Panie Przemysławie! Parafrazując powiedzenie Joanny Szczepkowskiej, należy przypomnieć, że piętnastego października skończył się w Polsce kato-faszyzm, i dobrze by było, żeby wiedzieli o tym także dziennikarze sportowi, a nie kontynuowali nawyki wyniesione z TVPiS.

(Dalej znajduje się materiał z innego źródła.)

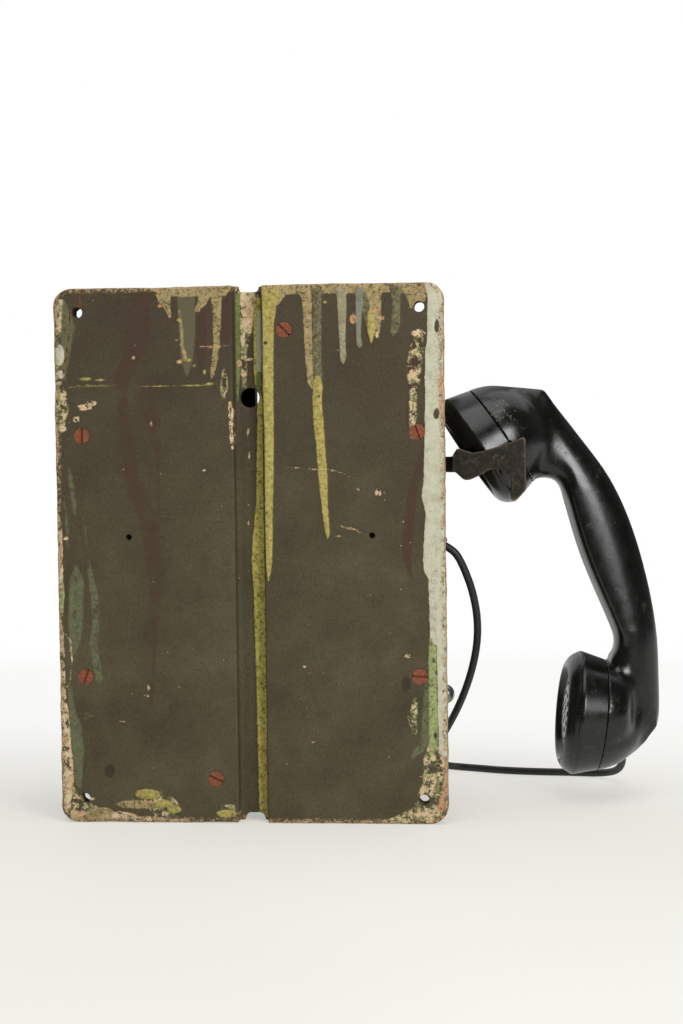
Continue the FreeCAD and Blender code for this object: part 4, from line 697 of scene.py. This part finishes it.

O wypowiedzi Babiarza mówią dziś wszyscy. Został zawieszony przez zarząd TVP i nie będzie komentował olimpiady. Szkoda, wielka szkoda, bo to przecież znakomity dziennikarz i koneser sportu, zwłaszcza z Sebastianem Chmarą stworzył niepowtarzalny duet komentujący zawody lekkoatletyczne.
Niech za podsumowanie posłużą słowa samego Przemysława Babiarza, które wypowiedział podczas przeskakiwania na ekranie dat i miejsc rozgrywania poszczególnych olimpiad. „Nie nadążamy za tą szybkością przebiegu dziejów”.